### THE PROBLEM
What is needed is an exact copy of the lines from the line containing "collection.objects.link(parent)" to the line containing "glued cork strips.", both lines included, and nothing else.

### GIVEN INFORMATION
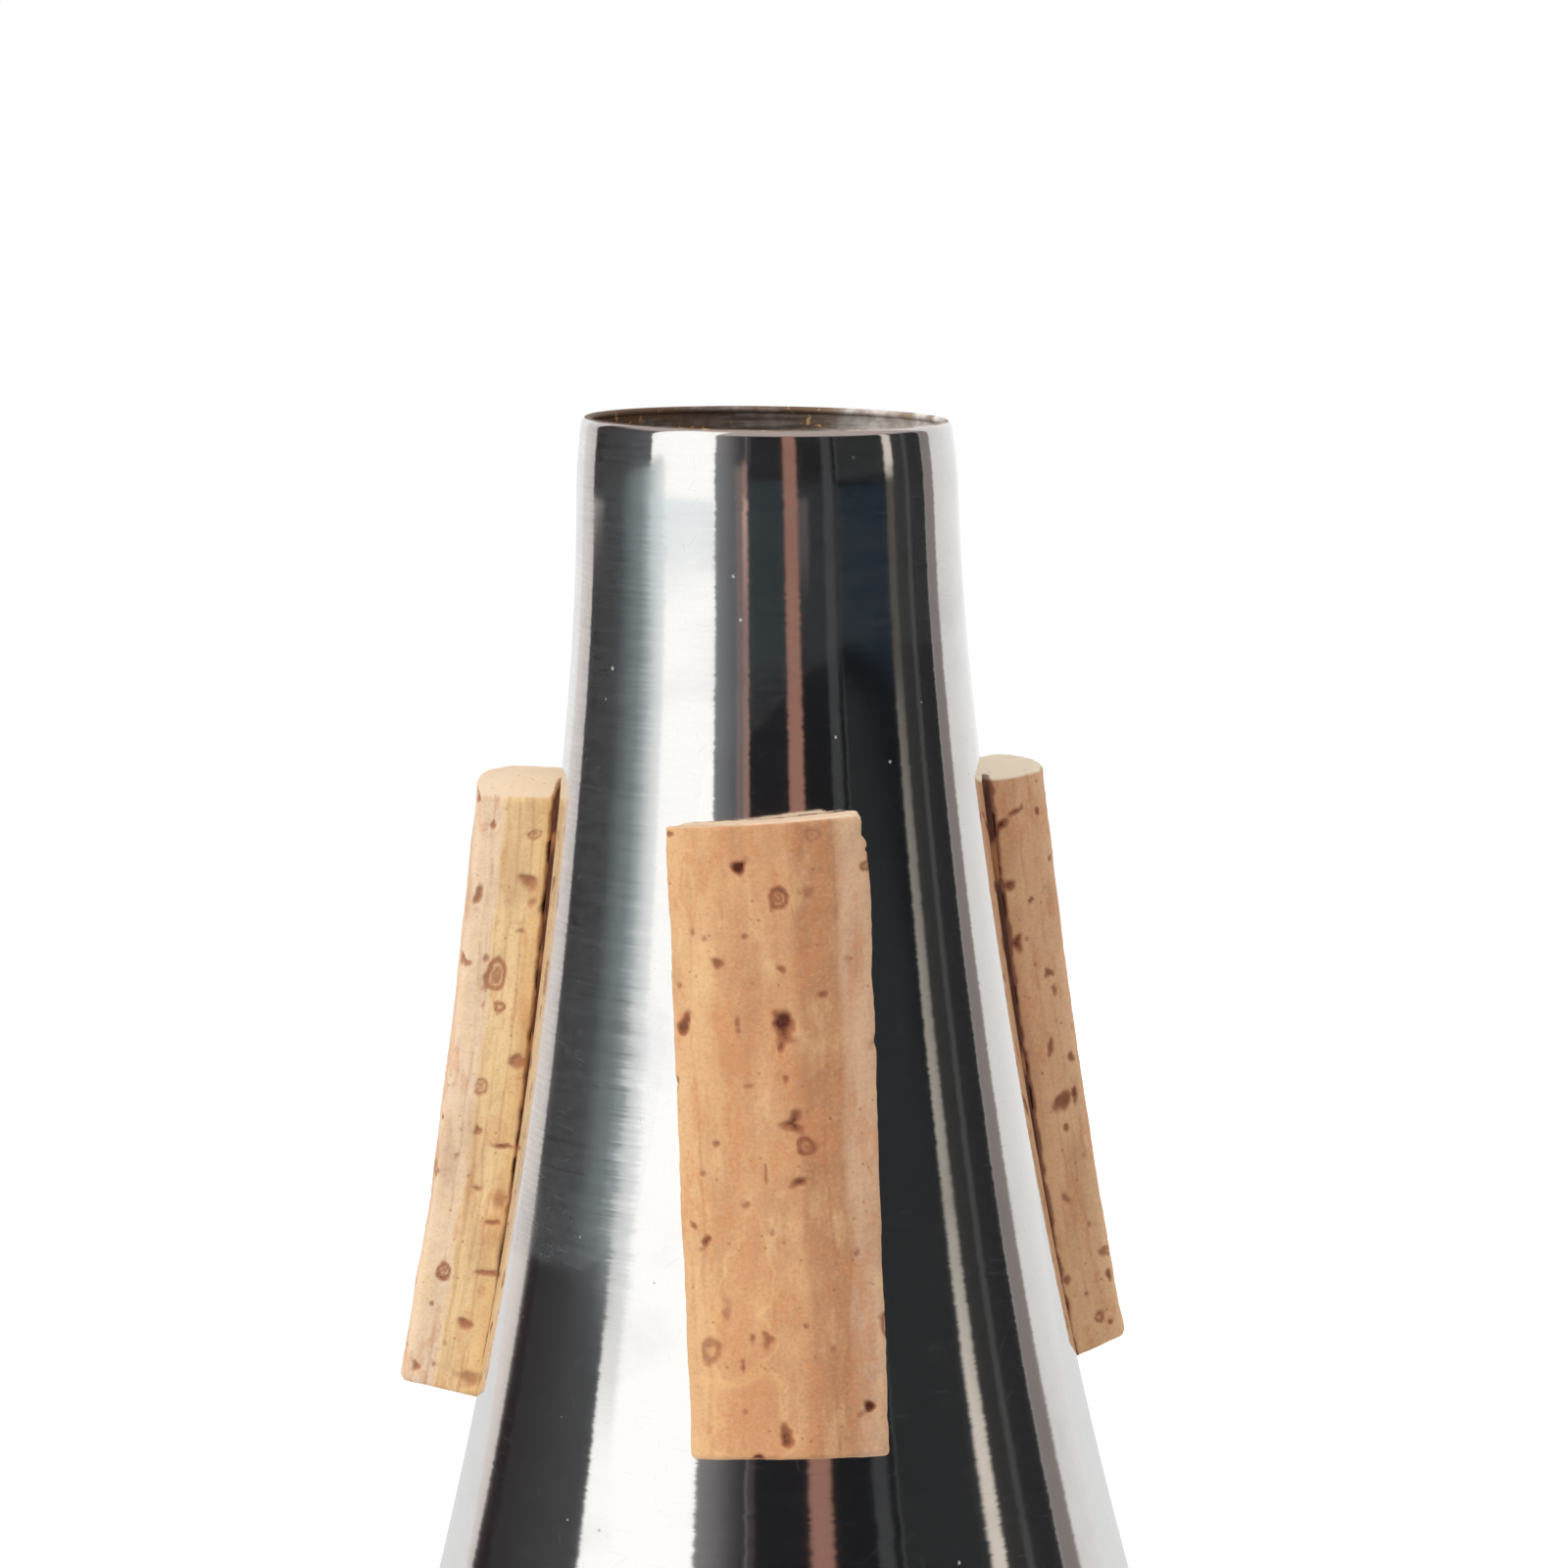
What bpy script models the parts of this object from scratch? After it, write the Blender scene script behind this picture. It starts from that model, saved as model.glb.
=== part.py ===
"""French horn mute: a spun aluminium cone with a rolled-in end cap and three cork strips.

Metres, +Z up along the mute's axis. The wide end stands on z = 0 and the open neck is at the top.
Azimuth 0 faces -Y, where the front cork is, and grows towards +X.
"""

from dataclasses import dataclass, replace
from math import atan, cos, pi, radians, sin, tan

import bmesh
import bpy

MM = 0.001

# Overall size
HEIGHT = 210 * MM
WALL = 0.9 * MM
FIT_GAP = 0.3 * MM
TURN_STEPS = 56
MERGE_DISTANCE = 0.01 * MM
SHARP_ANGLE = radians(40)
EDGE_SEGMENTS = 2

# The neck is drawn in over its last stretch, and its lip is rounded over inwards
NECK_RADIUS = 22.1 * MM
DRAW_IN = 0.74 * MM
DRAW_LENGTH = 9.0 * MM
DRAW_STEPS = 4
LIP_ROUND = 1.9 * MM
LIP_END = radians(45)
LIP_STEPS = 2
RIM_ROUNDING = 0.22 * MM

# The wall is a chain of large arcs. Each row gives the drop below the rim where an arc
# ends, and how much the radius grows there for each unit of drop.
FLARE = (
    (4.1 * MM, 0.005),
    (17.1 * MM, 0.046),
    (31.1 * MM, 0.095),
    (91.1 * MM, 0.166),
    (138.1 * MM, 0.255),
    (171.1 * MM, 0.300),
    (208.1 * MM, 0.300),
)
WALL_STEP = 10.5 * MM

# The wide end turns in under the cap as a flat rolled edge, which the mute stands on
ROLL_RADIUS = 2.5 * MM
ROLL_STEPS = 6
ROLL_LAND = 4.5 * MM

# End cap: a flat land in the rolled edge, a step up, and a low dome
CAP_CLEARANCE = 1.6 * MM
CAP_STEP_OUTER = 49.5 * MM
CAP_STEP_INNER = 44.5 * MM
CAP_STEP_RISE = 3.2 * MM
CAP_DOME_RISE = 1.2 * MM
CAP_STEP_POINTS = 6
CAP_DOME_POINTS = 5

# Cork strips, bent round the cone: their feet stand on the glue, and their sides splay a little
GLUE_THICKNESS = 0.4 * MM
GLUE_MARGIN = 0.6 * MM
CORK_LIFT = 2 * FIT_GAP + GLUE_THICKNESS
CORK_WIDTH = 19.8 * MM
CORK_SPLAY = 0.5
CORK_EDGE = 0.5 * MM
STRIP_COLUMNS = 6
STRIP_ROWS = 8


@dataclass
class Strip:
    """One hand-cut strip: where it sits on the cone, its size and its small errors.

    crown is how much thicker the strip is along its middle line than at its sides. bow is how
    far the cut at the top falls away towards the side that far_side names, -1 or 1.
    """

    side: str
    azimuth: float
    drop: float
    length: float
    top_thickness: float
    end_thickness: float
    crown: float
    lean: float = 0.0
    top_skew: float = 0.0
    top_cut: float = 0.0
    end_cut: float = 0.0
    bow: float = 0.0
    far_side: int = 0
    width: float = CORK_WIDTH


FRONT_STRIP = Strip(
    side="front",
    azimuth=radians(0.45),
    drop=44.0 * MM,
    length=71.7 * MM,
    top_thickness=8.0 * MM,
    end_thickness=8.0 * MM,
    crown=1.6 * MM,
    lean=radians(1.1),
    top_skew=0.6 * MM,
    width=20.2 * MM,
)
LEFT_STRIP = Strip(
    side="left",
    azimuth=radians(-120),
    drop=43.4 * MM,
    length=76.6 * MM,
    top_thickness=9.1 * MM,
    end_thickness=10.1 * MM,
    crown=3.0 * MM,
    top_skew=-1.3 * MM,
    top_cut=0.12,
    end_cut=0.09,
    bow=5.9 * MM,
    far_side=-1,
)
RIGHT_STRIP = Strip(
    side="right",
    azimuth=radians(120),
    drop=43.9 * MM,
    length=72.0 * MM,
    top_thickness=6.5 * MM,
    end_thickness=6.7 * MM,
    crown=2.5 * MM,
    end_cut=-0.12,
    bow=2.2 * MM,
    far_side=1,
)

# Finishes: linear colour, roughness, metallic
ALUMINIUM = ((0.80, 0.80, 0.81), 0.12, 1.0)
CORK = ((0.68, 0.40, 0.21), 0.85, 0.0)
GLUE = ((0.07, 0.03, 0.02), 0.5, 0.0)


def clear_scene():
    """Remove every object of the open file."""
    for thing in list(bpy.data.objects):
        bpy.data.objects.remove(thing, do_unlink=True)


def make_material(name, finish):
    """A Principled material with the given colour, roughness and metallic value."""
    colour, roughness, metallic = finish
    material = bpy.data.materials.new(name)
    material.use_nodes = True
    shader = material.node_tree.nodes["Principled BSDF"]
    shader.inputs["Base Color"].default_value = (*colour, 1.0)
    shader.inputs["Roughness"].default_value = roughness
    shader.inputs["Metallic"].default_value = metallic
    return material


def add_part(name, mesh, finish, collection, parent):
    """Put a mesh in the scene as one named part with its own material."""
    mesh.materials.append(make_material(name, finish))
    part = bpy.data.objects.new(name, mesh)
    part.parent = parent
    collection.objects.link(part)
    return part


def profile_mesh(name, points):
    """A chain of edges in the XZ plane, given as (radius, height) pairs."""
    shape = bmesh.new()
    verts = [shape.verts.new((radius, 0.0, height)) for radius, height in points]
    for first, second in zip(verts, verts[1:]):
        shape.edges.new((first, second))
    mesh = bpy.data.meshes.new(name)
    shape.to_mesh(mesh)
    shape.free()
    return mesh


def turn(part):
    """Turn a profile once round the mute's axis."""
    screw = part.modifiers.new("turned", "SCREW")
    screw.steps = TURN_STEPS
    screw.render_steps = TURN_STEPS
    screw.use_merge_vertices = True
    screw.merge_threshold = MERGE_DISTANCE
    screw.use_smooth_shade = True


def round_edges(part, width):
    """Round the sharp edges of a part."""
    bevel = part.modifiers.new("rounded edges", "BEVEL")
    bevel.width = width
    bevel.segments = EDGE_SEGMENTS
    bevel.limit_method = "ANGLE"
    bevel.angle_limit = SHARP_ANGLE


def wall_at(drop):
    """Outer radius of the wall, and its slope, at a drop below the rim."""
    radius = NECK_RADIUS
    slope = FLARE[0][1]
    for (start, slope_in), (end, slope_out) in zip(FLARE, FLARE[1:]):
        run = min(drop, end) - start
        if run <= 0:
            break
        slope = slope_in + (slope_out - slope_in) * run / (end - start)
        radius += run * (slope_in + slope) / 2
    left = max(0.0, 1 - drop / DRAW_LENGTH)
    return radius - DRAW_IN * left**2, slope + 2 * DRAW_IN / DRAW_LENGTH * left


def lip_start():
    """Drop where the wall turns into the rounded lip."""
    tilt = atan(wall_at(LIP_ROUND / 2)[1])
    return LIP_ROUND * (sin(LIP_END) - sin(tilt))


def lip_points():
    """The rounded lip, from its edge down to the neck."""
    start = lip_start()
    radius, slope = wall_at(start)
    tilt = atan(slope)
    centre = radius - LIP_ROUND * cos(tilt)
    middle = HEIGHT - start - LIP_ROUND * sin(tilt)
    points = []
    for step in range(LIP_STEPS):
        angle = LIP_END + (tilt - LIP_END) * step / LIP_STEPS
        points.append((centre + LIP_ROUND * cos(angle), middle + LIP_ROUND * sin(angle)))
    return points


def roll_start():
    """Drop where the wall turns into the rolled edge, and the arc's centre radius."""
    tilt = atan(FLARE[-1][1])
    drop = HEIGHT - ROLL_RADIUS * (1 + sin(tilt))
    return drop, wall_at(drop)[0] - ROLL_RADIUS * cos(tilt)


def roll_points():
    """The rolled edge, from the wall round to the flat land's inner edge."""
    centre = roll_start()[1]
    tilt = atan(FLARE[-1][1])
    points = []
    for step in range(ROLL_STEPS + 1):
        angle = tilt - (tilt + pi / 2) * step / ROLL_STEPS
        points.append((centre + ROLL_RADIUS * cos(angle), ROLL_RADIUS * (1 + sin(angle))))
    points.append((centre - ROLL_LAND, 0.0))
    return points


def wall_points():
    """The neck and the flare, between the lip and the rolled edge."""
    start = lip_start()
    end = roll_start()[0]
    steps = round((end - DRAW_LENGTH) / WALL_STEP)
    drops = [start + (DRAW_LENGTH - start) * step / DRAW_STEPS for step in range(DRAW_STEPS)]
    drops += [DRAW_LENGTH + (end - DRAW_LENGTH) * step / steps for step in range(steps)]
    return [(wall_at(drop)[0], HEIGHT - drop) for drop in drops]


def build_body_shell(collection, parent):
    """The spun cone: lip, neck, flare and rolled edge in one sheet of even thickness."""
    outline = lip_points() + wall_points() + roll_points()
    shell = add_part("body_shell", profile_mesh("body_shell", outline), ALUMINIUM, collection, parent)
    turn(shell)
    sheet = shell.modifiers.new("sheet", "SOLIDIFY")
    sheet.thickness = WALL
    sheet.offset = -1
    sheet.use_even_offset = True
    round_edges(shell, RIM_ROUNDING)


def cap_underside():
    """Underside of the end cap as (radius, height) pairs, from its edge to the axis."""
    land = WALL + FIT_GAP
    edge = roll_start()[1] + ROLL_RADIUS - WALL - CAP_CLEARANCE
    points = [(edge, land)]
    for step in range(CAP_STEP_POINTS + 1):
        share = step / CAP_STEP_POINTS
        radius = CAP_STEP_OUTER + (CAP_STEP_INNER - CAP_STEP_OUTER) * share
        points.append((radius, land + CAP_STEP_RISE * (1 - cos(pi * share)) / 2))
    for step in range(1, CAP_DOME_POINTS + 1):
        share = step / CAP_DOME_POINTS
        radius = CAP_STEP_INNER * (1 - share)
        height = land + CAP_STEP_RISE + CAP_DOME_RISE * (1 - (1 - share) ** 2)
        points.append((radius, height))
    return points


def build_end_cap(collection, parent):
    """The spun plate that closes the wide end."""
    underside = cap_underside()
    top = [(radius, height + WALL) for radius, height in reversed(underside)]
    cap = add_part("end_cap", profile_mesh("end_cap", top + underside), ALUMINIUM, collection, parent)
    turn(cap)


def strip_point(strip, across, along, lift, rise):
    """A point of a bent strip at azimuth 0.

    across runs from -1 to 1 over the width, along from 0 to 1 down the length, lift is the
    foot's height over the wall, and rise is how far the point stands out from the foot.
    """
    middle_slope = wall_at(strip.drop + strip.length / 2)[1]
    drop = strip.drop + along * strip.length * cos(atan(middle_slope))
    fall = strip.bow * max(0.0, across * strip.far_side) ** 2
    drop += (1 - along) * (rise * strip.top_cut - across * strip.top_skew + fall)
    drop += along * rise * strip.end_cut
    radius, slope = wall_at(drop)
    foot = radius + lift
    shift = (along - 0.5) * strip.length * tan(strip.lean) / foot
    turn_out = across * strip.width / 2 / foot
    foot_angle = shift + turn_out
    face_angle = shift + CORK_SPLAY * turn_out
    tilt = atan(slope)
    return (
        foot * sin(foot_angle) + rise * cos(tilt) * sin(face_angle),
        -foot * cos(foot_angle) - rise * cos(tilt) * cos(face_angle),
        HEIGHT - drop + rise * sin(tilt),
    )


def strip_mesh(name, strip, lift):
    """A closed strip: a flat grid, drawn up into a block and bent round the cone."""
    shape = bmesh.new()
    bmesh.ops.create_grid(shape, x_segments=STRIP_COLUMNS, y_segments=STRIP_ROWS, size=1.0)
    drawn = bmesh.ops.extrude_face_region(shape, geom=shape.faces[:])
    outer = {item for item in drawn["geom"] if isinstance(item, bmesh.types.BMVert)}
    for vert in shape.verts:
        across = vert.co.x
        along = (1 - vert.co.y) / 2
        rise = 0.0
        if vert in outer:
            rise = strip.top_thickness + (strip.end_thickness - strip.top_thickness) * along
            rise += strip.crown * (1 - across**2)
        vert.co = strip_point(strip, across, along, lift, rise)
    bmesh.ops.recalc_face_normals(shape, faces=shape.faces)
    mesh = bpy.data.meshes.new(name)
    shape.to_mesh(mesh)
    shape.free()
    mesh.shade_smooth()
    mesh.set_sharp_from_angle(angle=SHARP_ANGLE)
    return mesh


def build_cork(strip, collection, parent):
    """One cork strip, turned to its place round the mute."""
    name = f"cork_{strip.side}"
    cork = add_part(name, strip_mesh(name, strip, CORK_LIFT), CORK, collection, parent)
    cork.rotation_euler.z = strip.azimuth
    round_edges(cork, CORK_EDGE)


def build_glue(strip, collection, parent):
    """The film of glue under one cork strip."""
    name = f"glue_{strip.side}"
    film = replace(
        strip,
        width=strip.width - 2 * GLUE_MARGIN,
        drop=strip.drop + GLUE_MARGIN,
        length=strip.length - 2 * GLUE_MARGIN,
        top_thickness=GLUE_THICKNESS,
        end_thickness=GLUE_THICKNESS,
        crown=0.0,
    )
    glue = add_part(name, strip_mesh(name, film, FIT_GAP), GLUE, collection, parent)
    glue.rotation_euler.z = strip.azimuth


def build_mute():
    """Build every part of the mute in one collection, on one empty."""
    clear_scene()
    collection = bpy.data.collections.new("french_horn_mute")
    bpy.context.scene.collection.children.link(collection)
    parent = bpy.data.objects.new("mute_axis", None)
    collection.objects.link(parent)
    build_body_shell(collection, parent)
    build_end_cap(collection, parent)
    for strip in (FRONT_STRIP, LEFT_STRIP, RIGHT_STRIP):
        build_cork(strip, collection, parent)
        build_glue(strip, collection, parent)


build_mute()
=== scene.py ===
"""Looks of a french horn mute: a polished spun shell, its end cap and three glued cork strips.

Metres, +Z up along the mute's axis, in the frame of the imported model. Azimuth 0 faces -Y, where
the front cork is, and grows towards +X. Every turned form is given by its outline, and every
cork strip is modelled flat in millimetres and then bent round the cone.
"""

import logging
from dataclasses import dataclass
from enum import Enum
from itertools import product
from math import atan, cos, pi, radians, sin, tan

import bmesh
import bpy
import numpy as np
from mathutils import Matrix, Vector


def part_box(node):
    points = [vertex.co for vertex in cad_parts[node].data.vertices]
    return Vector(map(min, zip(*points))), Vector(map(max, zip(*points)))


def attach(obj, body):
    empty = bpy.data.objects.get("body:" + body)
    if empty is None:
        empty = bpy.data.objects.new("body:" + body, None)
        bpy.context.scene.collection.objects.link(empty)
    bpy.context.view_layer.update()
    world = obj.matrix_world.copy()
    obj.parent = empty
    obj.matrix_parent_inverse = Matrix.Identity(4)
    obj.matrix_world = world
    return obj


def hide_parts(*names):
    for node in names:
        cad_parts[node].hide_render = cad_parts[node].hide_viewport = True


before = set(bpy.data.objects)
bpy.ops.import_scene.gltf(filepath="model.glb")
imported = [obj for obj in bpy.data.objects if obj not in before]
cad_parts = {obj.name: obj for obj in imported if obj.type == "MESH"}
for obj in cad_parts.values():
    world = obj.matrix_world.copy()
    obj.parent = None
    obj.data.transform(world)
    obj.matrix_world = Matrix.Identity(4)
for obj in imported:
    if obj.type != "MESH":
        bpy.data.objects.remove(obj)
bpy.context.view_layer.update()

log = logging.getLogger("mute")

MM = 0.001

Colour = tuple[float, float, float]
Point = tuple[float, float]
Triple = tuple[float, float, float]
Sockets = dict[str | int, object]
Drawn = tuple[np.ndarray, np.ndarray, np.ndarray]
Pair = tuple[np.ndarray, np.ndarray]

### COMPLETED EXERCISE
    collection.objects.link(parent)
    build_body_shell(collection, parent)
    build_end_cap(collection, parent)
    for strip in (FRONT_STRIP, LEFT_STRIP, RIGHT_STRIP):
        build_cork(strip, collection, parent)
        build_glue(strip, collection, parent)


build_mute()
=== scene.py ===
"""Looks of a french horn mute: a polished spun shell, its end cap and three glued cork strips.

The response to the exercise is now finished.